Given problem:
Start at the line that has "data = bpy.data.meshes.new(name)" and stop at the line that has "from mathutils.bvhtree import BVHTree". Print those lines and all lines between them exactly, and nothing more.

+===+

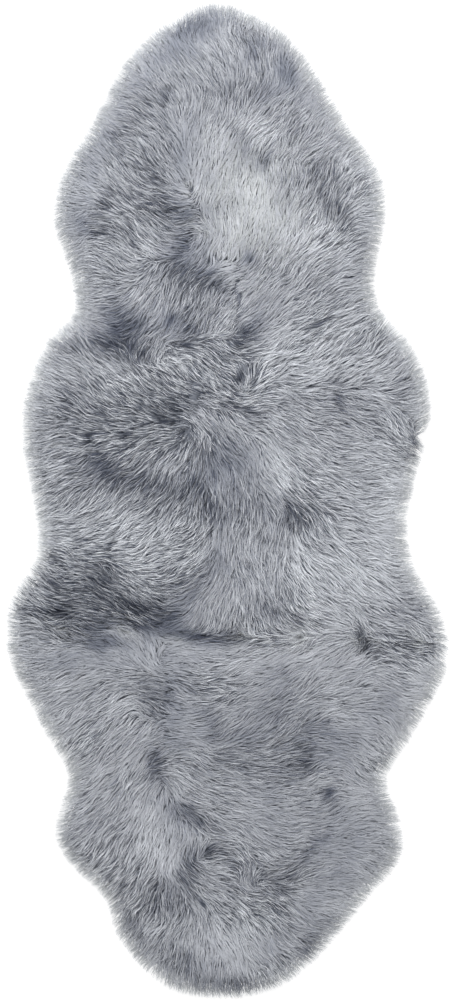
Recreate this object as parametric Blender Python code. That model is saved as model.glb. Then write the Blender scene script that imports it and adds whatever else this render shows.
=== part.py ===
"""Double sheepskin rug, made of two wool pelts that are sewn rump to rump and lie flat, wool up.

Each pelt is one closed solid that takes in its skin and its wool: a flat underside on the floor,
an outline with the bulges of legs and belly, a rounded rim where the wool hangs over the edge of
the skin, a softly uneven top, and a low valley beside the seam. Metres, +Z up, +Y towards the
neck of the long pelt, origin on the floor under the middle of the rug's box.
"""

import math

import bmesh
import bpy

# Driving dimensions, in metres.
RUG_LENGTH = 1.800  # neck to neck, over the wool
WOOL_DEPTH = 0.046  # skin and wool together, where the wool stands fullest
RIM_DEPTH = 0.007  # wool at the outline, where it hangs down to the floor
SHOULDER = 0.075  # how far in from the outline the wool reaches its full depth
SHOULDER_POWER = 2.3  # 2 gives a round shoulder, more gives a squarer one
SEAM_GAP = 0.0003  # between the two cut edges that the seam pulls together
SEAM_Y = -0.243  # where the seam crosses the middle line
SEAM_SLOPE = -0.037  # the seam runs slightly askew
SEAM_SKEW_REACH = 0.30  # rows this far from the seam are square to the rug again
VALLEY_SHARE = 0.24  # how much of the wool's depth is lost at the seam
VALLEY_REACH = 0.045  # half-width of that valley

# Outline of each pelt over its wool. Rows run from the seam to the neck.
# y is along the rug, left and right are the two edges there.
LONG_PELT_ROWS = [
    {"at": "seam", "y": SEAM_Y + SEAM_GAP / 2, "left": -0.396, "right": 0.396},
    {"at": "hind legs", "y": -0.190, "left": -0.385, "right": 0.380},
    {"at": "flank", "y": -0.120, "left": -0.344, "right": 0.337},
    {"at": "waist", "y": -0.045, "left": -0.339, "right": 0.320},
    {"at": "lower belly", "y": 0.045, "left": -0.356, "right": 0.337},
    {"at": "belly", "y": 0.140, "left": -0.368, "right": 0.363},
    {"at": "upper belly", "y": 0.220, "left": -0.352, "right": 0.358},
    {"at": "armpit edge", "y": 0.290, "left": -0.318, "right": 0.322},
    {"at": "armpit", "y": 0.330, "left": -0.276, "right": 0.283},
    {"at": "behind forelegs", "y": 0.370, "left": -0.269, "right": 0.264},
    {"at": "foreleg root", "y": 0.435, "left": -0.285, "right": 0.266},
    {"at": "forelegs", "y": 0.515, "left": -0.310, "right": 0.282},
    {"at": "shoulder", "y": 0.595, "left": -0.292, "right": 0.272},
    {"at": "neck root", "y": 0.690, "left": -0.236, "right": 0.207},
    {"at": "neck", "y": 0.780, "left": -0.190, "right": 0.153},
    {"at": "nape", "y": 0.845, "left": -0.132, "right": 0.103},
    {"at": "neck end", "y": 0.882, "left": -0.073, "right": 0.037},
]
SHORT_PELT_ROWS = [
    {"at": "seam", "y": SEAM_Y - SEAM_GAP / 2, "left": -0.396, "right": 0.396},
    {"at": "hind legs", "y": -0.295, "left": -0.391, "right": 0.393},
    {"at": "hip", "y": -0.350, "left": -0.366, "right": 0.367},
    {"at": "flank", "y": -0.430, "left": -0.322, "right": 0.324},
    {"at": "waist", "y": -0.505, "left": -0.281, "right": 0.283},
    {"at": "forelegs", "y": -0.595, "left": -0.308, "right": 0.311},
    {"at": "shoulder", "y": -0.655, "left": -0.282, "right": 0.305},
    {"at": "neck root", "y": -0.720, "left": -0.217, "right": 0.248},
    {"at": "neck", "y": -0.790, "left": -0.194, "right": 0.193},
    {"at": "nape", "y": -0.850, "left": -0.143, "right": 0.133},
    {"at": "neck end", "y": -0.885, "left": -0.096, "right": 0.078},
]

# Slow swells of the wool's top: wave length along x and y, phase, and share of the depth.
SWELLS = [
    {"across": 0.46, "along": 0.61, "phase": 0.4, "share": 0.045},
    {"across": 0.27, "along": -0.38, "phase": 2.1, "share": 0.035},
    {"across": -0.19, "along": 0.23, "phase": 4.0, "share": 0.025},
]

STEPS_PER_ROW = 3  # rows of the mesh between two rows of a table
ACROSS = 20  # columns of the mesh from edge to edge
SHARP_ANGLE = math.radians(50)  # the wool's top is shaded smooth, its rim and cut edge aren't


def smooth_value(before, start, end, after, part):
    """Catmull-Rom value between start and end, part running from 0 to 1."""
    return 0.5 * (
        2 * start
        + (end - before) * part
        + (2 * before - 5 * start + 4 * end - after) * part**2
        + (3 * start - before - 3 * end + after) * part**3
    )


def smooth_rows(rows):
    """The table's rows with STEPS_PER_ROW smooth steps between each two, closed by a round neck tip."""
    last = rows[-1]
    tip_x = (last["left"] + last["right"]) / 2
    tip_y = math.copysign(RUG_LENGTH / 2, last["y"])
    first, second = rows[0], rows[1]
    points = [(row["y"], row["left"], row["right"]) for row in rows]
    # The seam's edges run on as they came, and past the tip the two sides change places.
    ahead = (2 * first["y"] - second["y"], first["left"], first["right"])
    tip = (tip_y, tip_x, tip_x)
    beyond = (last["y"], last["right"], last["left"])
    knots = [ahead, *points, tip, beyond]
    smooth = []
    for i in range(1, len(knots) - 2):
        four_rows = knots[i - 1 : i + 3]
        for step in range(STEPS_PER_ROW):
            part = step / STEPS_PER_ROW
            smooth.append([smooth_value(*column, part) for column in zip(*four_rows)])
    smooth.append(tip)
    return smooth


def skewed(x, y):
    """y of a point, moved so that rows near the seam run along it."""
    nearness = max(0.0, 1 - abs(y - SEAM_Y) / SEAM_SKEW_REACH)
    return y + SEAM_SLOPE * x * nearness


def outline_of(rows):
    """The pelt's edge over its wool, from the seam's left end round the neck to its right end."""
    left = [(x_left, skewed(x_left, y)) for y, x_left, _ in rows]
    right = [(x_right, skewed(x_right, y)) for y, _, x_right in rows[:-1]]
    return left + right[::-1]


def distance_to(outline, x, y):
    """How far a point lies inside the edge, which is an open line: the seam isn't part of it."""
    nearest = math.inf
    for (ax, ay), (bx, by) in zip(outline, outline[1:]):
        dx, dy = bx - ax, by - ay
        length2 = dx * dx + dy * dy
        part = min(1.0, max(0.0, ((x - ax) * dx + (y - ay) * dy) / length2))
        nearest = min(nearest, math.hypot(x - ax - part * dx, y - ay - part * dy))
    return nearest


def wool_top(outline, x, y):
    """Height of the wool's top over the floor, which is WOOL_DEPTH at the most."""
    inward = min(1.0, distance_to(outline, x, y) / SHOULDER)
    shoulder = (1 - (1 - inward) ** SHOULDER_POWER) ** (1 / SHOULDER_POWER)
    from_seam = abs(y - SEAM_Y - SEAM_SLOPE * x)
    valley = VALLEY_SHARE * math.exp(-((from_seam / VALLEY_REACH) ** 2))
    swell, most_swell = 0.0, 0.0
    for wave in SWELLS:
        turns = x / wave["across"] + y / wave["along"]
        swell += wave["share"] * math.sin(2 * math.pi * turns + wave["phase"])
        most_swell += wave["share"]
    evenness = (1 + swell * inward) / (1 + most_swell)
    return RIM_DEPTH + (WOOL_DEPTH - RIM_DEPTH) * shoulder * (1 - valley) * evenness


def wool_material():
    """Dyed wool: cool light grey, matt."""
    wool = bpy.data.materials.new("grey_wool")
    wool.use_nodes = True
    shader = wool.node_tree.nodes["Principled BSDF"]
    shader.inputs["Base Color"].default_value = (0.40, 0.42, 0.46, 1)
    shader.inputs["Roughness"].default_value = 0.85
    shader.inputs["Metallic"].default_value = 0.0
    return wool


def make_pelt(name, table, material):
    """One pelt as a closed body: a grid over its top, a low rim wall, the cut edge and a flat underside."""
    rows = smooth_rows(table)
    outline = outline_of(rows)
    mesh = bmesh.new()
    top, rim = [], []
    for y, x_left, x_right in rows[:-1]:
        across_row = []
        for k in range(ACROSS + 1):
            share = 0.5 - 0.5 * math.cos(math.pi * k / ACROSS)
            x = x_left + (x_right - x_left) * share
            y_here = skewed(x, y)
            across_row.append(mesh.verts.new((x, y_here, wool_top(outline, x, y_here))))
        top.append(across_row)
    tip_y, tip_x, _ = rows[-1]
    tip = mesh.verts.new((tip_x, tip_y, RIM_DEPTH))

    for near, far in zip(top, top[1:]):
        for k in range(ACROSS):
            mesh.faces.new((near[k], near[k + 1], far[k + 1], far[k]))
    for k in range(ACROSS):
        mesh.faces.new((top[-1][k], top[-1][k + 1], tip))

    # The wall goes round the seam edge, up the right side, over the tip and down the left side.
    edge = top[0] + [row[-1] for row in top[1:]] + [tip] + [row[0] for row in top[:0:-1]]
    for vert in edge:
        rim.append(mesh.verts.new((vert.co.x, vert.co.y, 0)))
    for i, vert in enumerate(edge):
        following = (i + 1) % len(edge)
        mesh.faces.new((vert, rim[i], rim[following], edge[following]))
    mesh.faces.new(rim)
    bmesh.ops.recalc_face_normals(mesh, faces=mesh.faces)

    data = bpy.data.meshes.new(name)
    mesh.to_mesh(data)
    mesh.free()
    data.materials.append(material)
    data.shade_smooth()
    data.set_sharp_from_angle(angle=SHARP_ANGLE)
    pelt = bpy.data.objects.new(name, data)
    bpy.context.scene.collection.objects.link(pelt)
    return pelt


for old in list(bpy.data.objects):
    bpy.data.objects.remove(old)

grey_wool = wool_material()
make_pelt("long_pelt", LONG_PELT_ROWS, grey_wool)
make_pelt("short_pelt", SHORT_PELT_ROWS, grey_wool)
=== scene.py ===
"""Looks of a double sheepskin rug: two dyed long-wool pelts, sewn rump to rump and lying wool up.

Metres, +Z up, +Y towards the neck of the long pelt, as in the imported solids. Each section is one piece or
group of like pieces, in the order in which the rug is put together: skins, seam, under-wool, locks.
"""

import math
from collections import namedtuple

import bpy
import numpy as np
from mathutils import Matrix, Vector
from mathutils.bvhtree import BVHTree


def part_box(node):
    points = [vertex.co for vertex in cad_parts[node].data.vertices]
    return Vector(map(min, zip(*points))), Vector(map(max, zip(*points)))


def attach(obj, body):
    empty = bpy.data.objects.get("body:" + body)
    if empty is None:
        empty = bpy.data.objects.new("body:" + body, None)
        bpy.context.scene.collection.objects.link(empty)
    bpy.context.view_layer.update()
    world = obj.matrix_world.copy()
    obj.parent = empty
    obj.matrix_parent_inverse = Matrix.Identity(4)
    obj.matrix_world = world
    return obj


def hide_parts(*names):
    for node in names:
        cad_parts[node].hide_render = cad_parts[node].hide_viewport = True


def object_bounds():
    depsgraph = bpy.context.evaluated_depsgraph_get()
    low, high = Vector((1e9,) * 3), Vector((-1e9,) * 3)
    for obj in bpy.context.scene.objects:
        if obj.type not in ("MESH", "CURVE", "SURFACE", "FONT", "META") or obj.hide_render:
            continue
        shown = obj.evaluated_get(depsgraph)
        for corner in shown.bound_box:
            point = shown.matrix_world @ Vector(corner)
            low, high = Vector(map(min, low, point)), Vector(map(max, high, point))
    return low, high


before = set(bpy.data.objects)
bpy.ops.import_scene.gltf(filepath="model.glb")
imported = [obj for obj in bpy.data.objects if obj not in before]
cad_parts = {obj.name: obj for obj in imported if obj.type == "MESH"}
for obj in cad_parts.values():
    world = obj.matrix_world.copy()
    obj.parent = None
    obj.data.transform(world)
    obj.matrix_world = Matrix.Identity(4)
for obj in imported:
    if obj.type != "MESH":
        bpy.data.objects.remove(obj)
cad_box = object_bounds()


# ---------------------------------------------------------------------------------------------------
# Skins. The tanned skin of each pelt is a sheet about 2 mm thick, cut back from the tips of its wool so
# that the wool hides its edge. Its napped flesh side lies on the floor. The wool's own reach and depth
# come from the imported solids, as two maps that every later piece reads too.

MAP_STEP = 0.004  # from point to point of each map
MAP_MARGIN = 0.064  # of each map round the rug
MAP_END = 1.001  # steps before the end of a row of a map, up to which places are looked up
RIM_PARTS = 40  # in which the rim is gone through, to spare memory
SCAN_POINTS = 800  # across the rug, to find where a row begins and ends
SKIN_INSET = 0.016  # from the wool's tips to the cut edge of the skin
SKIN_THICKNESS = 0.0018
SKIN_LIFT = 0.0009  # room under the skin for the seam's thread
SKIN_RIPPLE = 0.0003
RIPPLES = {"across": 31, "along": 23, "phase": 1.3}  # radians a metre, and radians
SKIN_ROWS_EVERY = 0.012
SKIN_COLUMNS = 30
SKIN_SHARP_ANGLE = math.radians(40)
CUT_GAP = 0.0003  # between the two cut edges at the seam
SEAM_SKEW_REACH = 0.30  # rows this far from the seam are square to the rug again
SUEDE_DARK = (0.46, 0.44, 0.41)
SUEDE_LIGHT = (0.66, 0.64, 0.60)
PELTS = ("long_pelt", "short_pelt")

map_x = np.arange(cad_box[0].x - MAP_MARGIN, cad_box[1].x + MAP_MARGIN, MAP_STEP)
map_y = np.arange(cad_box[0].y - MAP_MARGIN, cad_box[1].y + MAP_MARGIN, MAP_STEP)
long_low, long_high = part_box("long_pelt")
short_low, short_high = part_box("short_pelt")
seam_y = (long_low.y + short_high.y) / 2
seam_slope = (long_low.y - short_high.y) / (long_high.x - long_low.x)


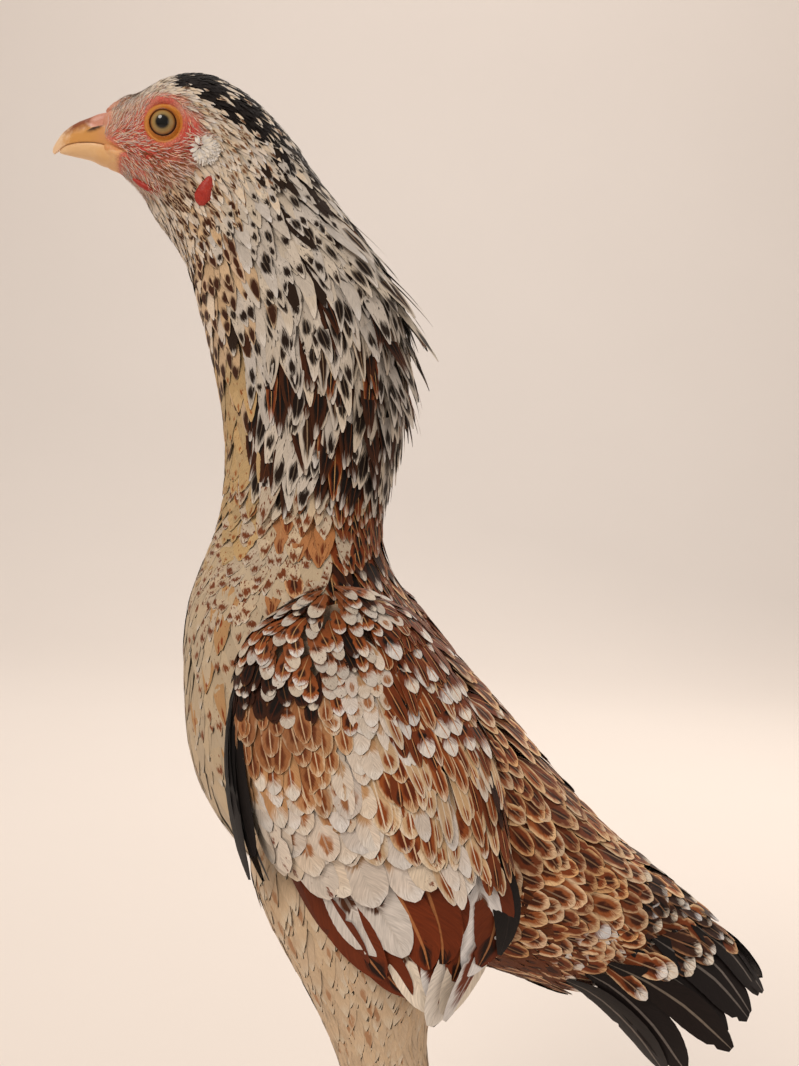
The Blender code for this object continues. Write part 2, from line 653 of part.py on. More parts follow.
def make_shank_and_foot(home):
    ends = (GAP / 2, GAP / 2)
    form = Loft(SHANK)
    shank = tube("shank_left", form, home, trim=ends, **SHANK_FACETS)
    scutes = plates(home, form, SHANK_PLATE, SHANK_PLATES, SHANK_PLATE_STEP)
    pair(shaped(shank, scutes), "leg_scale", home)

    foot = tube("foot_left", Loft(PAD), home, trim=(GAP / 2, 0), **PAD_FACETS)
    roots = []
    for name, toe in TOES.items():
        leaves = toe.leaves / toe.length
        roots.append(tube(name, ToeLoft(toe, 0, leaves), home, **TOE_ROOT_FACETS))
        free = ToeLoft(toe, leaves + GAP / (toe.length * MM), 1)
        pair(tube(f"toe_{name}_left", free, home, **TOE_FACETS), "leg_scale", home)
        pair(tube(f"claw_{name}_left", ClawLoft(toe), home, **CLAW_FACETS), "claw_horn", home)
    pair(shaped(foot, roots), "leg_scale", home)


def main():
    clear_scene()
    for name in MATERIALS:
        plain_material(name)
    home = new_collection("aseel_hen")
    cutters = new_collection("cutters", hidden=True)
    draw = random.Random(SEED)
    body = Loft(BODY)
    make_head(body, home, cutters)
    make_face_pieces(body, home, cutters)
    torso_clear = make_body(body, home, cutters, draw)
    make_wings_and_thighs(home, cutters, torso_clear, draw)
    make_shank_and_foot(home)


main()
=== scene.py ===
# Looks of the aseel hen: skin, plumage, face, beak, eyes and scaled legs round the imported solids.
# Metres, +Z up. The beak points to -X and the hen's left side to -Y.

import math

import bmesh
import bpy
import numpy as np
from mathutils import Matrix, Vector
from mathutils.kdtree import KDTree


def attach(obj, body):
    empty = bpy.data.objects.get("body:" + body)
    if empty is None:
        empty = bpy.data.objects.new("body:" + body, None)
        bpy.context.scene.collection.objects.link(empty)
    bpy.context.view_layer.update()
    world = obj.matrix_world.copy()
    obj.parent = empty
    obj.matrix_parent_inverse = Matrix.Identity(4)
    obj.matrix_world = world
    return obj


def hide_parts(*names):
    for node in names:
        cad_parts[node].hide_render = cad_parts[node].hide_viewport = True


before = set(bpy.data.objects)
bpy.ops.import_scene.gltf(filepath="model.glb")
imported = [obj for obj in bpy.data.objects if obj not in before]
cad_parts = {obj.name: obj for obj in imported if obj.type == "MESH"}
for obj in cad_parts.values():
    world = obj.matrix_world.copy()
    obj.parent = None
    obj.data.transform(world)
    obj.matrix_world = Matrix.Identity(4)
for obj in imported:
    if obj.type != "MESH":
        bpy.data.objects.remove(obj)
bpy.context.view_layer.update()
mm = 0.001
tau = math.tau
home = bpy.context.scene.collection


# Forms: rows of front x, z, rear x, z, half width, egg, front y, rear y, in millimetres,
# the same sections that the solids are made from.

bodyRows = (
    (-130, 496.5, -131, 517, 7.5),
    (-122, 493.5, -120, 523, 12.5),
    (-115.5, 488, -107, 531.5, 16.5, 0.05),
    (-112, 483, -92, 534, 18.8, 0.1),
    (-108.5, 477.5, -76, 527.5, 20.0, 0.05),
    (-101.5, 469, -61, 515, 20.5),
    (-95.5, 460, -49, 500, 22.0),
    (-90, 444, -32, 480, 25.5),
    (-84, 424, -15, 455, 29.0),
    (-78.5, 402, -9, 418, 31.5),
    (-76.5, 378, -12, 382, 32.0),
    (-79, 357, -11, 352, 36.0, 0.1),
    (-88, 328, 3, 329, 48.0, 0.15),
    (-88.5, 300, 22, 310, 57.0, 0.12),
    (-84.5, 268, 42, 290, 59.0, 0.08),
    (-70, 240, 60, 270, 57.0, 0.05),
    (-40, 213, 78, 252, 50.0),
    (2, 196, 92, 240, 42.0),
    (38, 187, 106, 230, 32.0),
    (57, 181, 118, 221, 24.0),
)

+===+

Solution to this exercise:
    data = bpy.data.meshes.new(name)
    mesh.to_mesh(data)
    mesh.free()
    data.materials.append(material)
    data.shade_smooth()
    data.set_sharp_from_angle(angle=SHARP_ANGLE)
    pelt = bpy.data.objects.new(name, data)
    bpy.context.scene.collection.objects.link(pelt)
    return pelt


for old in list(bpy.data.objects):
    bpy.data.objects.remove(old)

grey_wool = wool_material()
make_pelt("long_pelt", LONG_PELT_ROWS, grey_wool)
make_pelt("short_pelt", SHORT_PELT_ROWS, grey_wool)
=== scene.py ===
"""Looks of a double sheepskin rug: two dyed long-wool pelts, sewn rump to rump and lying wool up.

Metres, +Z up, +Y towards the neck of the long pelt, as in the imported solids. Each section is one piece or
group of like pieces, in the order in which the rug is put together: skins, seam, under-wool, locks.
"""

import math
from collections import namedtuple

import bpy
import numpy as np
from mathutils import Matrix, Vector
from mathutils.bvhtree import BVHTree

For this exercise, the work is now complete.